Porém, a história dos últimos 150 anos desfez (1850-1973) e refez (1973-2002) o liberalismo, sugerindo, aparentemente, que, quer a ideologia socialista quer a doutrina social da Igreja seriam utopias impossíveis e que, na realidade, o que move os homens é a luta pela sua liberdade, pelo seu bem-estar e pelo poder de domínio, resultando daí que as relações sociais e económicas não podem ser determinadas administrativamente, mas construídas pela interacção entre os agentes do poder económico, político e cultural, resultando daí vencedores e vencidos, ricos e pobres.
Neste contexto, hoje, tal como ao longo do século XIX, estamos confrontados com o mesmo paradigma que opôs patrões e operários, «sanguessugas» e lutadores por um mundo de dignidade mínima para todos.
Por isso, o que está em causa na discussão das alterações ao Código do Trabalho Civil é a luta pela salvaguarda de patamares de dignidade física, social e cultural mínima.

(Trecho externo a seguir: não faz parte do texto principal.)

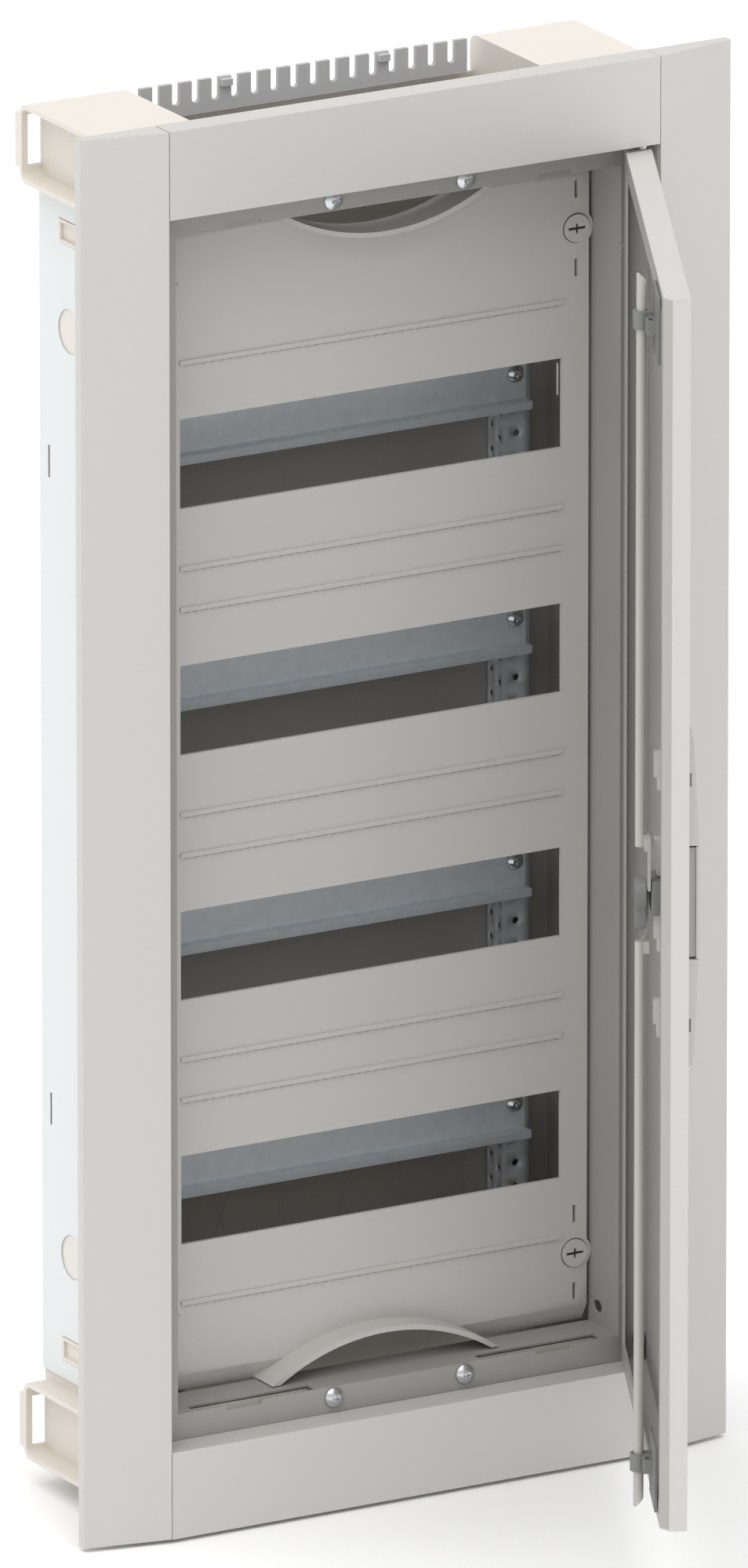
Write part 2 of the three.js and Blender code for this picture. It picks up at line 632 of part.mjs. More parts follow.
const doorSlab = (reach0, reach1, out0, out1, z0, z1) => block(-reach0, -reach1, -out0, -out1, z0, z1);

function doorPanel() {
  const free = DOOR_REACH;
  const path = [
    [-(HINGE_EDGE + RETURN_LIP), -INNER],
    [-HINGE_EDGE - HEEL, -INNER],
    [-HINGE_EDGE, -INNER - HEEL],
    [-HINGE_EDGE, -FACE],
    [-free, -FACE],
    [-free, -INNER - CHAMFER],
    [-free + CHAMFER, -INNER],
    [-free + CHAMFER + RETURN_LIP - 4, -INNER],
  ];
  const top = DOOR_HALF_HEIGHT;
  const shellWall = prismZ(foldedSheet([...path].reverse(), SHEET), -top, top);
  const lidShape = polygon(path.slice(1, 7));
  const parts = [shellWall];
  const cuts = [];
  for (const up of [-1, 1]) {
    parts.push(prismZ(lidShape, Math.min(up * top, up * (top - SHEET)), Math.max(up * top, up * (top - SHEET))));
    parts.push(doorSlab(4, 256, INNER, INNER + SHEET, up * (top - RETURN_LIP), up * (top - 0.5)));
    cuts.push(cylinder("z", ROD_RADIUS + GAP, up * (top - 3), up * (top + 1), 0, 0, 16));
  }
  cuts.push(doorSlab(HANDLE.near + 5, HANDLE.far - 5, FACE - 3, FACE + 1, -THROAT, THROAT));
  for (const z of CLIP.heights) {
    cuts.push(doorSlab(CLIP.near - GAP, CLIP.far + GAP, FACE - 3, FACE + 1, z - 7.5 - GAP, z + 7.5 + GAP));
  }
  return without(joined(parts), cuts);
}

// ---- door handle ----
const HANDLE = { near: 201.5, far: 238.3, half: 82.3, leverHalf: 28.4, end: 4.1, middle: 6.8 };

const THROAT = 8; // half height of the passage from the lever to the lock

// The handle plate is lowest at its two ends and leaves the middle open for the lever.
function handlePlate() {
  const { near, far, half, leverHalf, end, middle } = HANDLE;
  const base = -(FACE + GAP);
  const outline = polygon([
    [base, -half],
    [-(FACE + end), -half],
    [-(FACE + middle), -leverHalf],
    [-(FACE + middle), leverHalf],
    [-(FACE + end), half],
    [base, half],
  ]);
  const body = prismX(outline, -near, -far);
  const middleCut = doorSlab(near - 1, far + 1, FACE + 1.6, FACE + 9, -leverHalf - GAP, leverHalf + GAP);
  const throat = doorSlab(near + 5, far - 5, FACE - 1, FACE + 3, -THROAT, THROAT);
  const notches = [-1, 1].map((up) => doorSlab(far - 2.5, far + 1, FACE + 1, FACE + 2.9, up * 58.7, up * 65.3));
  return without(body, [middleCut, throat, ...notches]).add(joined(CLIP.heights.map(handleClip)));
}

// The lever is a thin lid over the finger recess, turning on a barrel along its hinge-side edge.
const LEVER_AXIS = { reach: 204.6, out: FACE + 4.2 };

function handleLever() {
  const { far, leverHalf, middle } = HANDLE;
  const top = FACE + middle;
  const skin = doorSlab(LEVER_AXIS.reach, far - 0.2, top - 1.5, top, -leverHalf, leverHalf);
  const heel = doorSlab(LEVER_AXIS.reach - 1.6, LEVER_AXIS.reach + 1.6, LEVER_AXIS.out, top, -leverHalf, leverHalf);
  const barrel = cylinder("z", 1.9, -leverHalf, leverHalf, -LEVER_AXIS.reach, -LEVER_AXIS.out, 16);
  const belly = doorSlab(LEVER_AXIS.reach, far - 1.4, FACE + 1.9, top - 1, -leverHalf + 0.8, leverHalf - 0.8);
  return joined([skin, heel, barrel, belly]);
}

// Snap hooks moulded on the handle plate pass through the door skin and spread behind it.
const CLIP = { near: 219.5, far: 222.3, tip: -9.6, heights: [62.3, 19, -19, -62.3] };

function handleClip(z) {
  const { near, far, tip } = CLIP;
  const leg = doorSlab(near, far, tip, FACE + 1.6, z - 7.5, z + 7.5);
  const barb = doorSlab(near, far + 2.4, tip, FACE - SHEET - GAP, z - 9.5, z + 9.5);
  return leg.add(barb).subtract(doorSlab(near - 1, far + 4, tip - 1, tip + 1.6, z - 10, z - 3));
}

// ---- lock behind the door ----
const LOCK_CASE = { near: 211, far: 231, half: 8.8, back: -11 };
const CAM = { front: -13.2, back: -18.5, radius: 8, arm: 14, tip: 4 };
const DRIVE = { low: 24, high: 30, tabEnd: 4, near: 226, far: 231 };

function lockCase() {
  const { near, far, half, back } = LOCK_CASE;
  const skinBack = FACE - SHEET - GAP;
  const body = doorSlab(near, far, back, skinBack, -half, half);
  const recess = doorSlab(near + 2, far - 2, -6, skinBack + 1, -half + 2, half - 2);
  return body.subtract(recess);
}

function lockCam() {
  const reach = -ROD_REACH;
  const boss = cylinder("y", 3.4, -(LOCK_CASE.back - GAP), -(CAM.front - 0.5), reach, 0, 16);
  const disc = cylinder("y", CAM.radius, -CAM.front, -CAM.back, reach, 0, 24);
  const arm = block(reach - CAM.tip, reach + CAM.tip, -CAM.front, -CAM.back, -CAM.arm, 0);
  const tip = cylinder("y", CAM.tip, -CAM.front, -CAM.back, reach, -CAM.arm, 16);
  return joined([boss, disc, arm, tip]);
}

// A lock rod runs up the door and ends in a bevel. A flat tab beside the cam drives it.
function lockRod() {
  const rod = cylinder("z", ROD_RADIUS, DRIVE.low, ROD_TIP, -ROD_REACH, -ROD_BACK, 16);
  const bridge = doorSlab(ROD_REACH - 2, DRIVE.far, -14.5, -11.5, DRIVE.low, DRIVE.high);
  const tab = doorSlab(DRIVE.near, DRIVE.far, -12.9, -11.5, DRIVE.tabEnd, DRIVE.low + 1);
  const bevelSide = polygon([
    [-ROD_BACK - ROD_RADIUS - 1, ROD_TIP - 5],
    [-ROD_BACK - ROD_RADIUS - 1, ROD_TIP + 1],
    [-ROD_BACK + ROD_RADIUS, ROD_TIP + 1],
  ]);
  const bevel = prismX(bevelSide, -ROD_REACH - 5, -ROD_REACH + 5);
  return joined([rod, bridge, tab]).subtract(bevel);
}

function rodGuide() {
  const [low, high] = [284, 293];
  const plate = doorSlab(214, 248, INNER - GAP, INNER - GAP - 1.5, 273, 306);
  const arm = doorSlab(217.6, 224.4, INNER - GAP - 1, ROD_BACK, low, high);
  const ear = doorSlab(225.5, 234, INNER - GAP - 1, -14.6, low, high - 2);
  const web = doorSlab(224, 226, INNER - GAP - 1, -13.2, low, high - 2);
  const ring = cylinder("z", 4.2, low, high, -ROD_REACH, -ROD_BACK, 20);
  const bore = cylinder("z", ROD_RADIUS + 0.35, low - 1, high + 1, -ROD_REACH, -ROD_BACK, 16);
  const eye = doorSlab(227.5, 232, -13.2, -11.2, low - 1, high);
  return without(joined([plate, arm, ear, web, ring]), [bore, eye]);
}

function hingePin() {
  const [low, high] = [DOOR_HALF_HEIGHT - 14, OPENING_Z + 0.9];
  const collar = cylinder("z", 3.2, low, low + 4, 0, 0, 16);
  return cylinder("z", ROD_RADIUS, low, high, 0, 0, 16).add(collar);
}

function buildDoor() {
  door.position.set(HINGE_X, deep(HINGE_DEPTH), 0);
  door.rotation.z = THREE.MathUtils.degToRad(DOOR_OPEN_DEG);
  cabinet.add(door);
  place("door_panel", doorPanel(), FRAME_PAINT, door);
  place("handle_plate", handlePlate(), FRAME_PAINT, door);
  place("handle_lever", handleLever(), FRAME_PAINT, door);
  place("lock_case", lockCase(), GREY_PLASTIC, door);
  place("lock_cam", lockCam(), GREY_PLASTIC, door);
  place("lock_rod_top", lockRod(), ROD_PAINT, door);
  // The lower rod is the upper one turned half round the cam's axis, so the two tabs pass on opposite sides.
  const turned = lockRod().translate([ROD_REACH, 0, 0]).rotate([0, 180, 0]).translate([-ROD_REACH, 0, 0]);
  place("lock_rod_bottom", turned, ROD_PAINT, door);
  place("rod_guide_top", rodGuide(), GREY_PLASTIC, door);
  place("rod_guide_bottom", mirrorZ(rodGuide()), GREY_PLASTIC, door);
  place("hinge_pin_top", hingePin(), STEEL, door);
  place("hinge_pin_bottom", mirrorZ(hingePin()), STEEL, door);
}

buildFrame();
buildLiner();
buildFrameScrews();
buildHousing();
buildRails();
buildTerminalBars();
buildCover();
buildHingeSide();
buildDoor();

export default cabinet;
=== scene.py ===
"""Visible pieces, finishes and stage of a flush-mounted distribution cabinet with its door open."""
import json
import math

import bmesh
import bpy
from mathutils import Matrix, Vector


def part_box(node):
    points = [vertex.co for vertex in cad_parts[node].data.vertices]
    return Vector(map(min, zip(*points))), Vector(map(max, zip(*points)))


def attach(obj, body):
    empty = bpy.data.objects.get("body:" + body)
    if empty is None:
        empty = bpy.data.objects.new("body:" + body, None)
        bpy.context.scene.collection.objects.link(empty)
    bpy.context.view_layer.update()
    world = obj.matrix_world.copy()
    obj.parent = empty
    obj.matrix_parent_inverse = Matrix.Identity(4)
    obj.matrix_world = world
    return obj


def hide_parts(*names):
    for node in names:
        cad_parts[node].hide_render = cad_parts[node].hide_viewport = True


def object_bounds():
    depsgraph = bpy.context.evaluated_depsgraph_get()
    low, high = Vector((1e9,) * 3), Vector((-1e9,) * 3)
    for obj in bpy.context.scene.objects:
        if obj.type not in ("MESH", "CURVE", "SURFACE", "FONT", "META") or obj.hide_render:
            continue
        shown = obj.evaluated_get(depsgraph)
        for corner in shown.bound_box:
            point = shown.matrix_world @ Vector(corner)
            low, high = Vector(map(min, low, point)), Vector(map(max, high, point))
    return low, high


bl_info = {
    "name": "Distribution cabinet looks",
    "version": (1, 0, 0),
    "blender": (4, 5, 0),
    "location": "View3D > Sidebar > Cabinet",
    "description": "Builds the visible pieces, finishes and stage of a distribution cabinet",
    "category": "Object",
}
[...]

Se não, regressaremos à semana de sessenta horas de trabalho, às doze horas de trabalho num só dia, aos despedimentos sem justa causa.
A ordem social deve ser construída em equilíbrios, não em domínio de uma parte sobre as outras. E o que se quer impor com este Código é o domínio dos patrões sobre os trabalhadores. Será mais fácil despedir, mais fácil pagar menos, mais fácil explorar mais. O Estado comprará violência, desintegração social, delinquência e marginalização social.